IC-Effect:基于上下文学习的精准高效视频特效编辑
IC-Effect: Precise and Efficient Video Effects Editing via In-Context Learning
December 17, 2025
作者: Yuanhang Li, Yiren Song, Junzhe Bai, Xinran Liang, Hu Yang, Libiao Jin, Qi Mao
cs.AI
摘要
我们提出IC-Effect——一种基于DiT的指令引导式少样本视频特效编辑框架,能够合成复杂特效(如火焰、粒子与卡通角色),同时严格保持时空一致性。视频特效编辑面临巨大挑战:注入的特效需与背景无缝融合,背景必须完全保持不变,且需从有限的配对数据中高效学习特效模式。然而现有视频编辑模型均无法满足这些要求。IC-Effect将源视频作为纯净上下文条件,利用DiT模型的上下文学习能力实现精准背景保留与自然特效注入。通过两阶段训练策略(先进行通用编辑适配,再通过Effect-LoRA进行特效专项学习),确保模型具备强指令遵循能力与鲁棒的特效建模效果。为提升效率,我们引入时空稀疏标记化技术,在显著降低计算量的同时实现高保真度。此外还发布了涵盖15种高质量视觉风格的配对特效编辑数据集。大量实验表明,IC-Effect能实现高质量、可控且时序一致的特效编辑,为视频创作开辟了新可能。
English
We propose IC-Effect, an instruction-guided, DiT-based framework for few-shot video VFX editing that synthesizes complex effects (\eg flames, particles and cartoon characters) while strictly preserving spatial and temporal consistency.
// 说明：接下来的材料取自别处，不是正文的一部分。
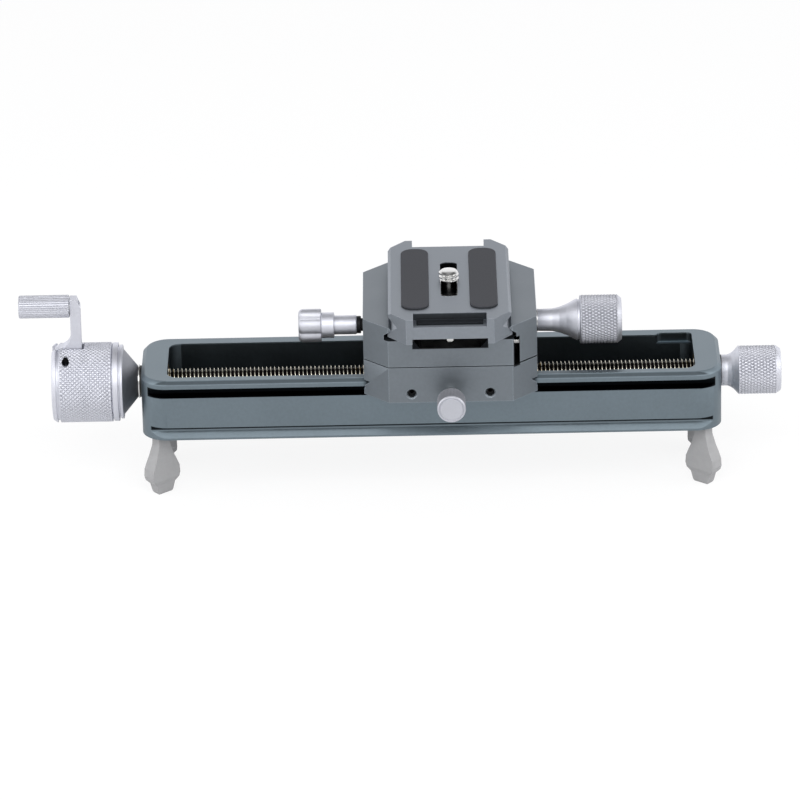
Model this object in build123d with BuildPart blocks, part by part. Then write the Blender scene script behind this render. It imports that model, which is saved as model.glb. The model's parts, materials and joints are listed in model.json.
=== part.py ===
from build123d import *
import math
import os

# Macro focusing rail. Millimetres, X along the rail, Y towards the back, Z up.
# The origin is the centre of the rail's underside, on the axis of the tripod socket.

# ---------------------------------------------------------------- fits
running_fit = 0.05
press_gap = 0.02
free_gap = 0.2

# ---------------------------------------------------------------- rail
rail_length = 179.0
rail_width = 35.6
slot_floor = 4.5
floor_to_screw = 8.0
screw_to_top = 7.0
rail_corner = 8.0
rail_top_chamfer = 1.2
end_wall = 8.1
front_wall = 3.6
rear_wall = 5.2
slot_corner = 3.6
lip_height = 2.5
groove_height = 3.0
groove_depth = 2.4
groove_bevel = 0.8
foot_edge = 0.65
foot_waist = 2.4
foot_top = 4.1
pocket_length = 11.0
pocket_depth = 1.5
pocket_height = 3.0
pocket_corner = 1.5

half_length = rail_length / 2
half_width = rail_width / 2
screw_height = slot_floor + floor_to_screw
rail_height = screw_height + screw_to_top
slot_end = half_length - end_wall
slot_front = half_width - front_wall
slot_back = half_width - rear_wall
groove_top = rail_height - lip_height
groove_floor = groove_top - groove_height
groove_wall = half_width - groove_depth
waist_wall = half_width - (foot_waist - foot_edge)

# sockets in the underside: the middle one takes a reducing bush
socket_radius = 4.76
side_socket_radius = 3.97
side_socket_x = 32.0
bush_bore = 2.6
bush_height = slot_floor - free_gap

# ---------------------------------------------------------------- lead screw
screw_radius = 3.9
thread_depth = 0.62
thread_pitch = 1.25
thread_runout = 1.4
bushing_radius = 5.4
seal_thickness = 0.75
seal_radius = 4.9
thread_half_length = slot_end - thread_runout

# ---------------------------------------------------------------- crank side, X of each shoulder
washer_thickness = 0.35
washer_radius = 5.2
hub_neck_radius = 4.7
hub_cone_length = 4.55
hub_cone_radius = 10.2
hub_lip_bevel = 0.1
hub_lip_width = 0.8
hub_lip_radius = 11.5
hub_groove_width = 0.55
hub_groove_radius = 10.9
hub_ring_width = 1.6
hub_ring_radius = 12.2
hub_seam_width = 0.35
hub_seam_radius = 11.4
hub_spigot_length = 0.5
knob_length = 18.5
knob_radius = 12.35
knob_bore = 8.2
rim_chamfer = 1.1
rim_edge_radius = 11.5
rim_land = 1.4
rim_groove_width = 0.8
rim_groove_radius = 11.6
screw_end_cover = 0.7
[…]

Video VFX editing is highly challenging because injected effects must blend seamlessly with the background, the background must remain entirely unchanged, and effect patterns must be learned efficiently from limited paired data. However, existing video editing models fail to satisfy these requirements. IC-Effect leverages the source video as clean contextual conditions, exploiting the contextual learning capability of DiT models to achieve precise background preservation and natural effect injection. A two-stage training strategy, consisting of general editing adaptation followed by effect-specific learning via Effect-LoRA, ensures strong instruction following and robust effect modeling. To further improve efficiency, we introduce spatiotemporal sparse tokenization, enabling high fidelity with substantially reduced computation. We also release a paired VFX editing dataset spanning 15 high-quality visual styles. Extensive experiments show that IC-Effect delivers high-quality, controllable, and temporally consistent VFX editing, opening new possibilities for video creation.